Restructuring and Capex Drive Near-Term Margin Pain
Endava’s total employee count declined 2.4% year-on-year as the firm cut roles in softer areas while redirecting spend into AI talent, a shift that likely brings near-term restructuring charges. Capital expenditure spiked to 4.4% of revenue from just 0.2% a year earlier, mainly due to a one-time payments accelerator build and higher licensing and partnership costs that are weighing on margins.
Client Concentration Eases but Top Spend Declines
Revenue from the top 10 clients slipped to 35% of total revenue from 36%, suggesting a modest reduction in concentration risk. However, average spend per top 10 client dropped 7.9% year-on-year, with roughly 2 percentage points of that decline attributed to currency effects, pointing to softer budgets even among key accounts.
FX and Macro Conditions Keep the Outlook Cautious
Management noted that a weaker U.S. dollar against the pound remains a structural headwind to reported revenue, using a rate of $1.37 to the pound for guidance. The company also adopted a relatively wide guidance range, explicitly citing macroeconomic uncertainty and FX volatility as reasons to remain cautious on near-term predictability.
Guidance Signals Gradual Sequential Recovery, Not a Snapback
Endava guided Q3 FY2026 revenue to £182–185 million, implying a constant-currency decline of 4.0–2.5% year-on-year but underlying sequential growth of about 4% at the midpoint when adjusting for FX and fewer working days.
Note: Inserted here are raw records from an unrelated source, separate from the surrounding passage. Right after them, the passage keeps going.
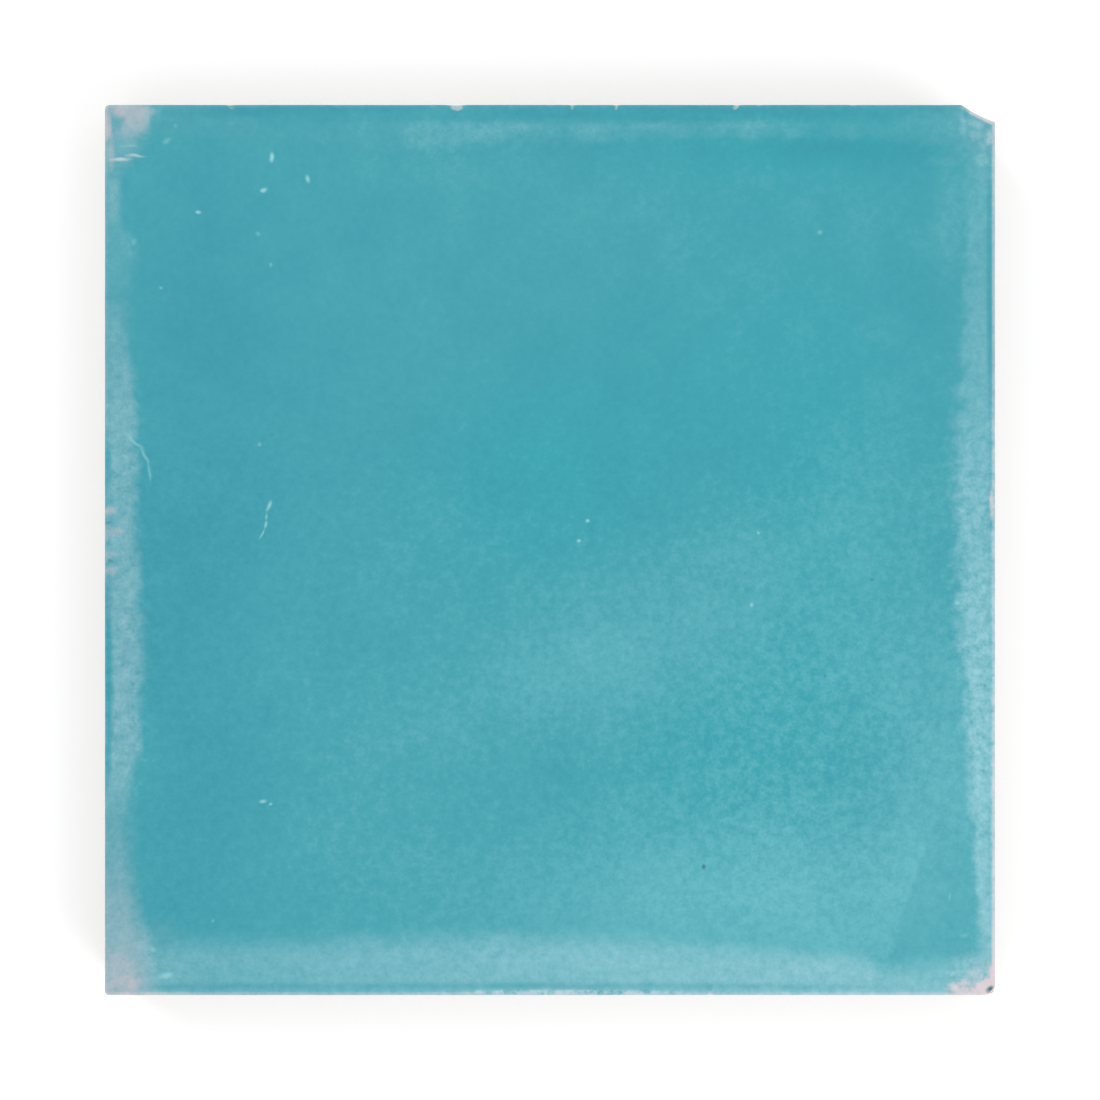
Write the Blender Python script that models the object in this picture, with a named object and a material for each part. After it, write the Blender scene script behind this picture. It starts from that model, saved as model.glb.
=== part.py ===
"""Pressed cement tile, 200 x 200 x 16 mm, lying on its back with its coloured face up.

One tile is one solid. Its origin is at the middle of its back, +Z points out of the face,
and all sizes are in metres. The back carries the shallow keys that a press plate stamps into
the damp mortar, for the bedding adhesive to grip. One corner is broken off, and one is chipped.
"""

import math

import bmesh
import bpy

# The block
FACE_SIDE = 0.200
THICKNESS = 0.016
SIDE_DRAFT = 0.0005
CORNER_RADIUS = 0.0010
CORNER_SEGMENTS = 4
FACE_ARRIS = 0.0007
FACE_ARRIS_SEGMENTS = 3
BACK_ARRIS = 0.0005

# The keyed back: square keys stand between grooves, inside a flat bearing rim
RIM_WIDTH = 0.0120
KEYS_PER_ROW = 8
GROOVE_WIDTH = 0.0050
GROOVE_DEPTH = 0.0012
GROOVE_WALL_RUN = 0.0010

# The far right corner, broken off right through: the lengths it has lost at the face, the
# height over which the break curves outwards by one such length, and how flat the break is.
# A flatness of 0 is a full hollow, and a greater value is flatter.
BREAK_ALONG_X = 0.0076
BREAK_ALONG_Y = 0.0039
BREAK_CURVE_HEIGHT = 0.0240
BREAK_FLATNESS = 2.2

# The near right corner, chipped at the face: what it has lost along X, along Y and down, and
# how flat the chip is
CHIP_ALONG_X = 0.0024
CHIP_ALONG_Y = 0.0018
CHIP_DEPTH = 0.0020
CHIP_FLATNESS = 1.0

# How finely both broken surfaces are faceted
BREAK_SUBDIVISIONS = 6

# The pigmented face
TURQUOISE = (0.0704, 0.3813, 0.4678, 1.0)
FACE_ROUGHNESS = 0.45
SMOOTH_UNDER = math.radians(35)


def clear_scene():
    """Remove every object, so that the script also runs again in an open file."""
    for old in list(bpy.data.objects):
        bpy.data.objects.remove(old, do_unlink=True)


def add_object(name, bm):
    """Put a bmesh into the scene as a named object whose faces point outwards."""
    bm.normal_update()
    bmesh.ops.recalc_face_normals(bm, faces=bm.faces)
    mesh = bpy.data.meshes.new(name)
    bm.to_mesh(mesh)
    bm.free()
    added = bpy.data.objects.new(name, mesh)
    bpy.context.scene.collection.objects.link(added)
    return added


def cut(target, cutter):
    """Take the cutter's volume out of the target, and keep the cutter itself out of the model."""
    cutter.hide_render = True
    cutter.display_type = "WIRE"
    difference = target.modifiers.new(cutter.name, "BOOLEAN")
    difference.operation = "DIFFERENCE"
    difference.solver = "EXACT"
    difference.object = cutter


def level_edges(bm, height):
    """The edges that lie at one height."""
    near_enough = THICKNESS / 1000
    return [
        edge
        for edge in bm.edges
        if all(abs(vert.co.z - height) < near_enough for vert in edge.verts)
    ]


def pressed_block():
    """The tile as it leaves the mould: square, narrower at its back, with its edges eased.

    Its sides lean in by SIDE_DRAFT from the face's arris to the back, so it is FACE_SIDE wide
    at the foot of that arris.
    """
    lean = SIDE_DRAFT / (THICKNESS - FACE_ARRIS)
    bm = bmesh.new()
    bmesh.ops.create_cube(bm, size=1.0)
    upright = [edge for edge in bm.edges if edge.verts[0].co.z * edge.verts[1].co.z < 0]
    for vert in bm.verts:
        at_face = vert.co.z > 0
        half_side = FACE_SIDE / 2 + (lean * FACE_ARRIS if at_face else -SIDE_DRAFT)
        vert.co.x = math.copysign(half_side, vert.co.x)
        vert.co.y = math.copysign(half_side, vert.co.y)
        vert.co.z = THICKNESS if at_face else 0.0
    bmesh.ops.bevel(
        bm,
        geom=upright,
        offset=CORNER_RADIUS,
        segments=CORNER_SEGMENTS,
        profile=0.5,
        affect="EDGES",
    )
    bmesh.ops.bevel(
        bm,
        geom=level_edges(bm, THICKNESS),
        offset=FACE_ARRIS,
        segments=FACE_ARRIS_SEGMENTS,
        profile=0.5,
        affect="EDGES",
    )
    bmesh.ops.bevel(bm, geom=level_edges(bm, 0.0), offset=BACK_ARRIS, segments=1, affect="EDGES")
    return add_object("tile", bm)


def step_out(bm, border, half_from, half_to, drop):
    """Carry a square border outwards from one half width to another, and down. The new border."""
    grown = bmesh.ops.extrude_edge_only(bm, edges=border)["geom"]
    for vert in (part for part in grown if isinstance(part, bmesh.types.BMVert)):
        vert.co.x *= half_to / half_from
        vert.co.y *= half_to / half_from
        vert.co.z -= drop
    return [part for part in grown if isinstance(part, bmesh.types.BMEdge) and part.is_boundary]


def press_plate():
    """The stamp that shapes the back: a plate whose top is the groove floor, with a pocket for each key.

    The pockets and the plate's sides go down through the plane of the back, and keep the slope
    of the groove walls there, so that keys and grooves have their named widths in that plane.
    """
    field = FACE_SIDE - 2 * (SIDE_DRAFT + RIM_WIDTH)
    key_side = (field - (KEYS_PER_ROW + 1) * GROOVE_WIDTH) / KEYS_PER_ROW
    half_cells = KEYS_PER_ROW * (key_side + GROOVE_WIDTH) / 2
    half_floor = field / 2 - GROOVE_WALL_RUN
    slope = GROOVE_WALL_RUN / GROOVE_DEPTH
    pocket_depth = 2 * GROOVE_DEPTH
    plate_depth = 3 * GROOVE_DEPTH

    bm = bmesh.new()
    bmesh.ops.create_grid(
        bm, x_segments=KEYS_PER_ROW, y_segments=KEYS_PER_ROW, size=half_cells
    )
    for vert in bm.verts:
        vert.co.z = GROOVE_DEPTH
    cells = list(bm.faces)
    border = [edge for edge in bm.edges if edge.is_boundary]
    border = step_out(bm, border, half_cells, half_floor, 0.0)
    border = step_out(bm, border, half_floor, half_floor + plate_depth * slope, plate_depth)
    bmesh.ops.edgeloop_fill(bm, edges=border)
    bmesh.ops.inset_individual(bm, faces=cells, thickness=GROOVE_WIDTH / 2 - GROOVE_WALL_RUN)
    bmesh.ops.inset_individual(
        bm, faces=cells, thickness=pocket_depth * slope, depth=-pocket_depth
    )
    return add_object("press_plate", bm)


def corner_cutter(name, x_way, y_way, along_x, along_y, along_z, flatness, rise):
    """A smooth scoop off one corner: an ellipsoid that takes along_x and along_y off the face's sides.

    In units of the three lengths, it is a sphere centred flatness outside the corner along X
    and along Y, and rise above the face, that passes 1 away from the corner along either side.
    """
    radius = math.hypot(1 + flatness, flatness, rise)
    bm = bmesh.new()
    bmesh.ops.create_icosphere(bm, subdivisions=BREAK_SUBDIVISIONS, radius=radius)
    for vert in bm.verts:
        vert.co.x = x_way * (FACE_SIDE / 2 + (vert.co.x + flatness) * along_x)
        vert.co.y = y_way * (FACE_SIDE / 2 + (vert.co.y + flatness) * along_y)
        vert.co.z = THICKNESS + (vert.co.z + rise) * along_z
    return add_object(name, bm)


def broken_corner():
    """The far right corner's cutter. It is widest at the back, so the break is slightly undercut."""
    return corner_cutter(
        "broken_corner",
        1,
        1,
        BREAK_ALONG_X,
        BREAK_ALONG_Y,
        BREAK_CURVE_HEIGHT,
        BREAK_FLATNESS,
        rise=-THICKNESS / BREAK_CURVE_HEIGHT,
    )


def chipped_corner():
    """The near right corner's cutter, which runs out on the upright edge below the face."""
    return corner_cutter(
        "chipped_corner",
        1,
        -1,
        CHIP_ALONG_X,
        CHIP_ALONG_Y,
        CHIP_DEPTH,
        CHIP_FLATNESS,
        rise=CHIP_FLATNESS,
    )


def face_finish():
    """Cement coloured with a turquoise pigment, as the pressed face shows it."""
    finish = bpy.data.materials.new("turquoise_cement")
    finish.use_nodes = True
    shader = finish.node_tree.nodes["Principled BSDF"]
    shader.inputs["Base Color"].default_value = TURQUOISE
    shader.inputs["Roughness"].default_value = FACE_ROUGHNESS
    shader.inputs["Metallic"].default_value = 0.0
    return finish


clear_scene()
tile = pressed_block()
tile.data.shade_smooth()
tile.data.set_sharp_from_angle(angle=SMOOTH_UNDER)
tile.data.materials.append(face_finish())
cut(tile, press_plate())
cut(tile, broken_corner())
cut(tile, chipped_corner())
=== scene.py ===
import math

import bpy
import numpy as np
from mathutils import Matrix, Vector


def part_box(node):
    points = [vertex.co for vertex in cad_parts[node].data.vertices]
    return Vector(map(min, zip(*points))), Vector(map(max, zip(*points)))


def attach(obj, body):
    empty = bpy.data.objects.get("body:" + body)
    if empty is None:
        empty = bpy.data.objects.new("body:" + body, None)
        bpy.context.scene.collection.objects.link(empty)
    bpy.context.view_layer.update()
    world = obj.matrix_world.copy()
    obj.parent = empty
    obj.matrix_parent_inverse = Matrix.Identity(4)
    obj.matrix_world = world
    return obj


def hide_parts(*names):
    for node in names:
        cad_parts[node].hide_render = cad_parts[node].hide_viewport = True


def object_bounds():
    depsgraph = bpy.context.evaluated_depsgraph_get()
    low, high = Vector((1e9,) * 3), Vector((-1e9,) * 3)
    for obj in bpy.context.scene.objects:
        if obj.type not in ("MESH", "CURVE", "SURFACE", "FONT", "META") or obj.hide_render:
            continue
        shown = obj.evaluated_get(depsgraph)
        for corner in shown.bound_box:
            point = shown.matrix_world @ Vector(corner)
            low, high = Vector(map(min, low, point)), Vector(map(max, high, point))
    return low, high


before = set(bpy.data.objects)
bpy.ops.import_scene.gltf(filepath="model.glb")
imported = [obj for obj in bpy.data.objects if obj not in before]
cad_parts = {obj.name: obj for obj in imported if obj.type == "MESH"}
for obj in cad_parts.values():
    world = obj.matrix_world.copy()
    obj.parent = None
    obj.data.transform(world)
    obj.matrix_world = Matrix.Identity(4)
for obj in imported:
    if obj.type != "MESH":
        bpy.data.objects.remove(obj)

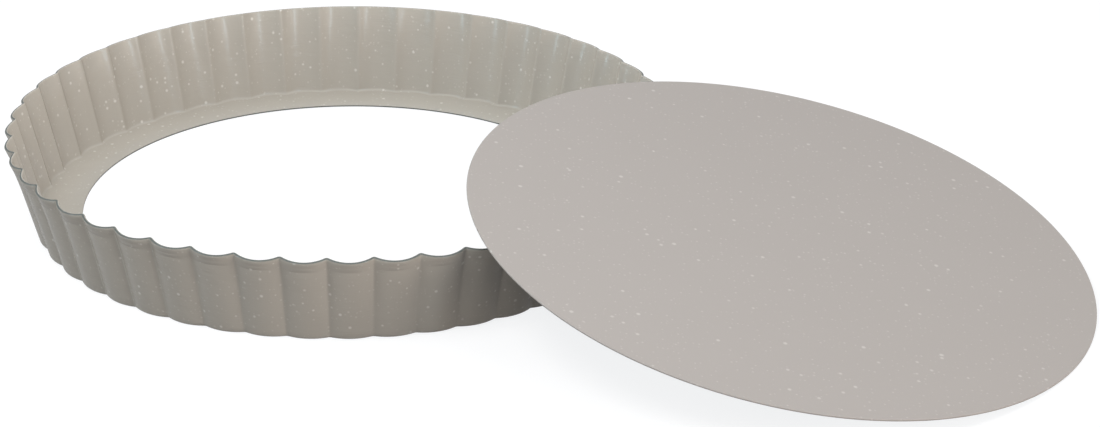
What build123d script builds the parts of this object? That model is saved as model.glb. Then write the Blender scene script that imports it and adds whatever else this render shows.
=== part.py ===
from build123d import *
from math import acos, atan2, cos, pi, radians, sin, tan
import os

os.makedirs("parts", exist_ok=True)

# A round fluted tin for quiches and tarts: a flared, fluted ring of pressed sheet with a flat
# ledge inside its foot, and a loose flat base that lies on the ledge in use. The base is shown
# taken out, leaning on the rim with its lowest edge on the table. The origin is on the ring's
# axis at the table, +Z is up.

# Fluted ring
flutes = 48
first_flute_turn = 4.615
rim_ridge_radius = 137.0
rim_height = 38.7
rim_flute_depth = 2.6
rim_dip = 0.98
foot_ridge_radius = 127.5
foot_flute_depth = 1.65
sheet_thickness = 0.6
groove_rounding = 0.7
hem_height = 5.6
foot_bend_radius = 1.8
ledge_hole_radius = 110.3

# Loose base
base_thickness = 0.8
base_clearance = 0.9
base_edge_chamfer = 0.3

# The base where it leans
lean_direction = -26.2
lean_reach = 323.4
lean_gap = 0.2

# Values that follow from the sizes above
half_pitch = pi / flutes
rim_spread = rim_ridge_radius - foot_ridge_radius
flare = atan2(rim_spread, rim_height)
sheet_run = sheet_thickness / cos(flare)
ridge_rounding = groove_rounding + 2 * sheet_run
bend_turn = pi / 2 - flare
inner_bend_radius = foot_bend_radius - sheet_thickness
rim_tilt = atan2(rim_dip, rim_ridge_radius + rim_flute_depth - rim_ridge_radius * cos(half_pitch))


def polar(radius, turn):
    """Level point at a distance from the ring's axis and a turn from the flute's middle."""
    return Vector(radius * cos(turn), radius * sin(turn))


def ridge_radius_at(height):
    """Distance of the inward ridges from the axis, on the inside of the wall."""
    return foot_ridge_radius + rim_spread * height / rim_height


def flute_depth_at(height):
    """How far the flutes bulge beyond the ridges."""
    return foot_flute_depth + (rim_flute_depth - foot_flute_depth) * height / rim_height


def flute_line(height, offset, place):
    """Points of one flute's line across the sheet, from ridge to ridge.

    The inside of the wall has offset 0; a larger offset lies further out. The ridges are round,
    and so is the flute between them, and their arcs run smoothly into each other.
    """
    ridge_centre = ridge_radius_at(height) + ridge_rounding
    flute_top = ridge_radius_at(height) + flute_depth_at(height)
    flute_rounding = (
        ridge_centre**2 + flute_top**2 - 2 * ridge_centre * flute_top * cos(half_pitch)
        - ridge_rounding**2
    ) / (2 * (flute_top - ridge_centre * cos(half_pitch) + ridge_rounding))
    flute_centre = polar(flute_top - flute_rounding, 0)
    ridge_share = (ridge_rounding - offset) / (flute_rounding + ridge_rounding)
    left_centre, right_centre = polar(ridge_centre, -half_pitch), polar(ridge_centre, half_pitch)
    left_joint = left_centre + (flute_centre - left_centre) * ridge_share
    right_joint = right_centre + (flute_centre - right_centre) * ridge_share
    left_end = polar(ridge_centre - ridge_rounding + offset, -half_pitch)
    right_end = polar(ridge_centre - ridge_rounding + offset, half_pitch)
    middle = polar(flute_top + offset, 0)
    return [place(point) for point in (left_end, left_joint, middle, right_joint, right_end)]


def draw_flute_line(points):
    """Arcs through a flute line's points: half a ridge, the flute, half a ridge."""
    left_end, left_joint, middle, right_joint, right_end = points
    flute = ThreePointArc(left_joint, middle, right_joint)
    TangentArc(left_joint, left_end, tangent=flute % 0 * -1)
    TangentArc(right_joint, right_end, tangent=flute % 1)


def slice_plane(height, tilt):
    """Plane across the flute, through its ridges' inner points at a height."""
    return Plane(
        origin=(ridge_radius_at(height) * cos(half_pitch), 0, height),
        x_dir=(cos(tilt), 0, -sin(tilt)),
        z_dir=(sin(tilt), 0, cos(tilt)),
    )


def sheet_slice(height, inner_offset, outer_offset, tilt):
    """Face across the sheet of one flute, between two of its lines."""
    ridge_x = ridge_radius_at(height) * cos(half_pitch)

    def place(point):
        """The level point, drawn on the tilted plane."""
        return ((point.X - ridge_x) / cos(tilt), point.Y)

    inner = flute_line(height, inner_offset, place)
    outer = flute_line(height, outer_offset, place)
    with BuildSketch(slice_plane(height, tilt)) as face:
        with BuildLine():
            draw_flute_line(inner)
            draw_flute_line(outer)
            Line(inner[0], outer[0])
            Line(inner[-1], outer[-1])
        make_face()
    return face.sketch


def ledge_slice(height, offset):
    """Face of one flute's share of the ledge, out to a flute line."""
    outer = flute_line(height, offset, lambda point: (point.X, point.Y))
    inner = [polar(ledge_hole_radius * cos(half_pitch), turn) for turn in (-half_pitch, half_pitch)]
    with BuildSketch(Plane.XY.offset(height)) as face:
        with BuildLine():
            draw_flute_line(outer)
            Polyline(outer[0], inner[0], inner[1], outer[-1])
        make_face()
    return face.sketch


def bend_height(radius, turn):
    """Height of a point on the foot's bend, at a turn from the flat ledge."""
    return foot_bend_radius - radius * cos(turn)


def bend_offset(radius, offset, height):
    """Offset of the foot's bend at a height; above the bend it is the wall's own offset."""
    bend_top = bend_height(radius, bend_turn)
    if height >= bend_top:
        return offset
    turn = acos((foot_bend_radius - height) / radius)
    return offset - radius * (sin(bend_turn) - sin(turn)) + (bend_top - height) * tan(flare)


# One flute of the ring: its share of the ledge, its wall, and its hem at the rim. The hem's free
# edge is level, and the rim above it dips between the ridges.
wall_start = bend_height(inner_bend_radius, bend_turn)
hem_start = rim_height - hem_height

ledge_slices = [
    ledge_slice(height, bend_offset(foot_bend_radius, sheet_run, height))
    for height in (0, sheet_thickness)
]
wall_slices = [
    sheet_slice(
        height,
        bend_offset(inner_bend_radius, 0, height),
        bend_offset(foot_bend_radius, sheet_run, height),
        0,
    )
    for height in (sheet_thickness, wall_start, hem_start)
]
hem_slices = [
    sheet_slice(height, 0, 2 * sheet_run, tilt)
    for height, tilt in ((hem_start, 0), (rim_height, rim_tilt))
]

with BuildPart() as flute:
    loft(ledge_slices, ruled=True)
    loft(wall_slices, ruled=True)
    loft(hem_slices, ruled=True)

with BuildPart() as fluted_ring:
    with PolarLocations(0, flutes, start_angle=first_flute_turn):
        add(flute.part)
    with BuildSketch():
        Circle(ledge_hole_radius)
    extrude(amount=sheet_thickness, mode=Mode.SUBTRACT)
fluted_ring.part.label = "fluted_ring"

# The base lies on the ledge with a little room inside the ridges, where the foot's bend ends.
base_radius = ridge_radius_at(wall_start) - base_clearance
lean_angle = atan2(rim_height + lean_gap, lean_reach - rim_ridge_radius)
lean_turn = radians(lean_direction)
down = polar(cos(lean_angle), lean_turn)
normal = polar(sin(lean_angle), lean_turn)
lean_plane = Plane(
    origin=polar(lean_reach, lean_turn),
    x_dir=(down.X, down.Y, -sin(lean_angle)),
    z_dir=(normal.X, normal.Y, cos(lean_angle)),
)

with BuildPart() as loose_base:
    with BuildSketch(lean_plane):
        with Locations((-base_radius, 0)):
            Circle(base_radius)
    extrude(amount=base_thickness)
    chamfer(loose_base.edges().filter_by(GeomType.CIRCLE), length=base_edge_chamfer)
loose_base.part.label = "loose_base"

export_step(fluted_ring.part, "parts/fluted_ring.step")
export_step(loose_base.part, "parts/loose_base.step")
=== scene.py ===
"""Looks of a loose-bottomed fluted quiche tin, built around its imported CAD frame."""

import logging
import math
from dataclasses import dataclass
from enum import Enum

import bmesh
import bpy
from mathutils import Matrix, Vector


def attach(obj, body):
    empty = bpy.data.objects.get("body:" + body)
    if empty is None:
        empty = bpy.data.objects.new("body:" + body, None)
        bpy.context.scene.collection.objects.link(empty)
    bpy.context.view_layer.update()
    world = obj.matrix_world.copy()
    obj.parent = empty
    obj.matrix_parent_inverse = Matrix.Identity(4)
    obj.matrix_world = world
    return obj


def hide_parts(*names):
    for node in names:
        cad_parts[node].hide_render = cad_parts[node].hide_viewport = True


LOG = logging.getLogger("quiche_tin")
EDGE_ATTRIBUTE = "edge"
MM = 0.001
WELD_DISTANCE = 1e-7
LEVEL_TOLERANCE = 1e-9


class Slot(Enum):
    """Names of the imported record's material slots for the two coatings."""

    RING = "ring_coating"
    BASE = "base_coating"


@dataclass(frozen=True)
class Speckle:
    """One size of pale fleck in the coating.

    Args:
        cells_per_metre: how closely the flecks are sown.
        radius: largest radius of a fleck, in metres.
        strength: how far the fleck's colour covers the coating, from 0 to 1.
    """

    cells_per_metre: float
    radius: float
    strength: float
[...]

Full-year revenue is forecast at £736–750 million, a constant-currency decline of 3.5–1.5%, with adjusted diluted EPS of £0.80–£0.86 and an expected Q4 underlying sequential pickup of roughly 6%, backed by strong contracted coverage for the next two quarters.
Endava’s earnings call underscored a company willingly trading current profitability for future growth, pushing hard into AI-native delivery, strategic partnerships and new products. While revenue remains under pressure, margins are squeezed and leverage is rising, management points to growing client traction and improving sequential trends as signs that today’s pain is laying the groundwork for a more AI-centric, higher-value business model over time.